Dornbusch y Caballero pensaban que “el sistema político está sobrepasado” y vislumbraban como única solución la cesión transitoria de soberanía: “El resto del mundo debe proveer ayuda financiera a la Argentina. Empero, ésta debe efectivizarse sólo cuando la Argentina acepte una reforma radical y el control y la supervisión extranjera del gasto, la emisión y de la administración de impuestos”. Por si quedara alguna duda, los economistas del MIT concluían: “La Argentina deberá reconocer humildemente que sin una masiva ayuda e intervención externa no podrá salir del desastre”. Los argentinos pasamos así de ser los mejores alumnos del FMI y de la ortodoxia financiera internacional, a ser demasiado inútiles como para poder decidir nuestra política económica. Nuestra realidad es trepidante.

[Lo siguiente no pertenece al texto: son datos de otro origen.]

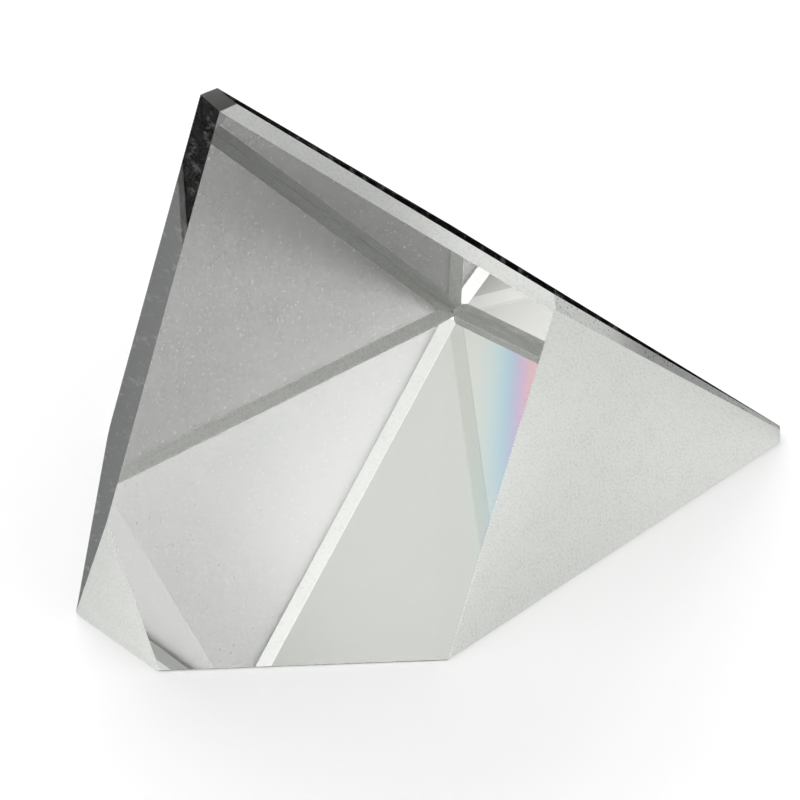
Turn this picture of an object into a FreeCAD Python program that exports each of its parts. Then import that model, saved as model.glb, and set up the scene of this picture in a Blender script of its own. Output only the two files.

El diagnóstico fue apoyado por una gran parte de los economistas serios de nuestro país. Sin ir más lejos, Emilio Ocampo –ex asesor del Presidente de los Pies de Ninfa– y el actual ministro Federico Sturzenegger aplaudieron a rabiar un plan que los excluía de forma explícita.

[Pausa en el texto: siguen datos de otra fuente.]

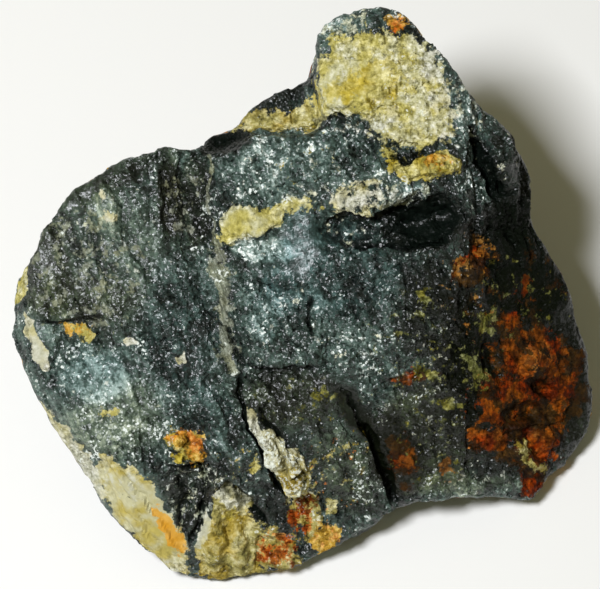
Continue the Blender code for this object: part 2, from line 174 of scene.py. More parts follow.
# Where small spots of a stain are strewn over the black, and where painted glints are: kind, middle and
# half size in pixels, turn, how thickly
strewn = {
    "peak border": ("white", (438, 88), (14, 52), 14, 0.60),
    "peak crown": ("paintedGlints", (350, 28), (34, 12), 24, 0.44),
    "peak foot": ("white", (384, 118), (20, 14), 0, 0.62),
    "peak dots": ("white", (380, 80), (60, 50), 0, 0.20),
    "below the peak": ("white", (350, 124), (30, 14), -20, 0.34),
    "peak edge": ("white", (448, 118), (10, 26), 10, 0.50),
    "brow top": ("white", (358, 197), (34, 20), 16, 0.56),
    "brow top right": ("paintedGlints", (398, 194), (32, 14), 16, 0.52),
    "brow cream": ("cream", (350, 202), (26, 14), 16, 0.34),
    "brow tail": ("cream", (322, 208), (20, 9), 16, 0.30),
    "right of the centre": ("film", (415, 345), (56, 70), 0, 0.24),
    "right white": ("paintedGlints", (415, 360), (56, 80), 0, 0.16),
    "low right": ("film", (430, 440), (50, 56), 0, 0.24),
    "low right white": ("paintedGlints", (475, 480), (50, 22), 0, 0.22),
    "lobe feather": ("white", (110, 211), (7, 22), 24, 0.50),
    "slab": ("film", (300, 410), (60, 46), 0, 0.20),
    "slab white": ("paintedGlints", (300, 345), (60, 24), 0, 0.16),
    "low slab": ("orange", (335, 480), (34, 50), 0, 0.16),
    "low slab tan": ("olive", (335, 470), (40, 60), 0, 0.24),
    "middle": ("paintedGlints", (270, 300), (40, 50), 0, 0.16),
    "upper face": ("paintedGlints", (290, 178), (76, 30), 0, 0.22),
    "upper tan": ("olive", (310, 170), (40, 30), 0, 0.20),
    "lobe": ("paintedGlints", (110, 230), (70, 70), 0, 0.15),
    "lobe tan": ("vein", (80, 270), (80, 80), 0, 0.36),
    "low lobe": ("paintedGlints", (100, 400), (70, 50), 0, 0.15),
    "front pit": ("paintedGlints", (195, 495), (30, 44), 0, 0.34),
    "slope tan": ("olive", (240, 465), (24, 24), 0, 0.26),
    "peak side": ("paintedGlints", (462, 110), (26, 50), 20, 0.38),
    "gash cheek": ("paintedGlints", (503, 166), (16, 32), 14, 0.16),
    "flank": ("film", (515, 310), (60, 60), 0, 0.24),
    "flank rust": ("rust", (520, 390), (58, 80), 0, 0.26),
    "flank brown": ("brown", (510, 300), (70, 70), 0, 0.28),
    "flank left": ("tan", (470, 290), (40, 50), 0, 0.24),
    "groove": ("vein", (185, 200), (22, 45), 0, 0.34),
    "brow left": ("paintedGlints", (350, 230), (28, 14), 0, 0.22),
    "under inclusion": ("orange", (304, 518), (16, 22), -20, 0.52),
    "under inclusion rust": ("rust", (302, 514), (16, 24), -20, 0.54),
    "front rust": ("orange", (278, 548), (22, 18), 0, 0.56),
    "front brown": ("rust", (280, 550), (24, 20), 0, 0.44),
    "front orange": ("orange", (326, 540), (18, 16), 0, 0.34),
    "side white": ("white", (120, 480), (22, 34), 42, 0.40),
    "side low": ("white", (160, 566), (30, 12), -30, 0.50),
    "lump white": ("white", (232, 530), (28, 36), 0, 0.24),
}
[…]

Julio Nudler escribió por aquella época: “Esta propuesta está planteando, en esencia, una forma extrema de capitalización de la deuda, en la que el acreedor, representado por arietes como el FMI, se apropia de la economía del deudor, y obviamente de su caja, para asegurarse la cobranza (...) La trampa sigue siendo la misma de los últimos años: la del ajuste fiscal imposible en medio de una depresión implacable”. Con buen tino, Nudler consideraba al FMI como “un apéndice del Departamento del Tesoro”.

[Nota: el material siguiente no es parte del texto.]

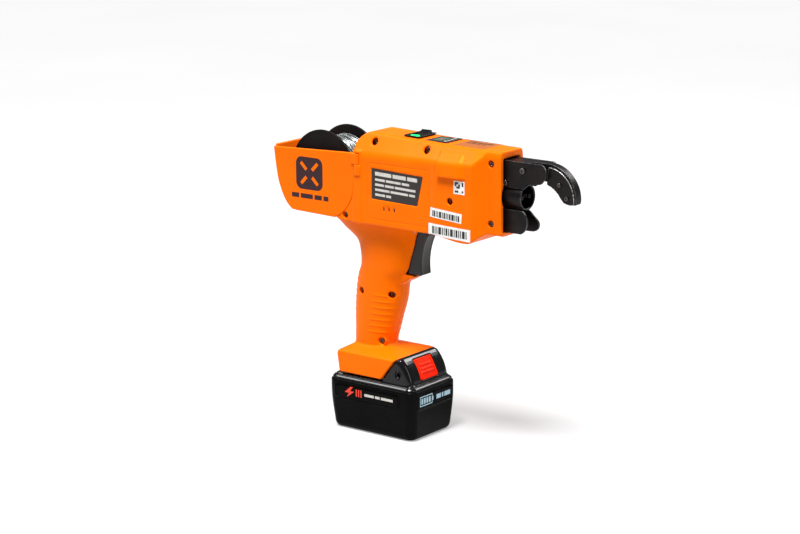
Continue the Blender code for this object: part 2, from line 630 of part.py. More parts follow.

Rudi Dornbusch falleció en julio del 2002. Un año después, Néstor Kirchner asumió la presidencia y dejó de lado las alucinaciones del alemán. Tanto Néstor como CFK desoyeron con pasión a los expertos en fracasar: terminaron con la estafa legal de las AFJP, reestatizaron YPF, crearon la Asignación Universal por Hijo, impulsaron aumentos de salarios y jubilaciones por decreto, incorporaron al sistema a millones de jubilados hasta ese momento sin haberes, reinstauraron las paritarias y cortaron lazos con el FMI. Por primera vez desde el retorno de la democracia, un gobierno argentino no tuvo que padecer la tutela de los burócratas del organismo internacional y pudo, de esa forma, apartarse de la hoja de ruta del FMI, ese cepo al desarrollo con inclusión.

Como la Argentina suele vivir en una realidad circular como en El Día de la Marmota, hoy asistimos al sueño de Dornbusch y Caballero hecho realidad. El gobierno de Javier Milei, que venía a destruir al Estado –“el pedófilo en el jardín de infantes, con los nenes encadenados y bañados en vaselina”–, terminó implorando la ayuda ya no de uno sino de dos Estados para contrarrestar el rechazo tenaz de los mercados. Apenas seis meses después de implorar un nuevo préstamo del FMI, el gobierno mendiga una ayuda urgente del Tesoro de los Estados Unidos, cuyo secretario Scott Bessent se ha transformado en el comité de sabios imaginado por Dornbusch, aunque en versión unipersonal. Los argentinos nos vamos enterando de la política monetaria a través de los tuits del funcionario, y de las posteriores interpretaciones de sus súbditos locales. Así, quienes preconizan las virtudes de la libertad impulsan una tutela extranjera que la restringe por completo. El mejor equipo de economistas de los últimos cinco mil años se limita a interpretar gestos, declaraciones o miradas de los funcionarios norteamericanos. Como en 2002, se trata de que el acreedor se apropie de la economía del deudor e imponga un ajuste fiscal imposible en medio de una depresión implacable.

Por si nos faltaran razones para sentir vergüenza ajena, el Presidente de los Pies de Ninfa se vanaglorió por haber traído de la Casa Blanca el fibrón con el que Donald Trump le firmó una foto, o tal vez una media. Ese objeto nimio tomado del escritorio del Presidente norteamericano es una buena imagen del limitado poder del que aún dispone Javier Milei. El resto se decide afuera.

Las elecciones del domingo próximo deberían ser un plebiscito sobre el país que queremos. Es decir, si como Ricardo Caballero, Rudi Dornbusch, Javier Milei, Luis Caputo o Federico Sturzenegger, consideramos que los argentinos somos demasiado inútiles como para decidir sobre nuestro propio destino, o si pensamos –como Néstor Kirchner y CFK– que hay otro camino posible y que lo vamos a elegir nosotros.

No parece ser una decisión muy difícil.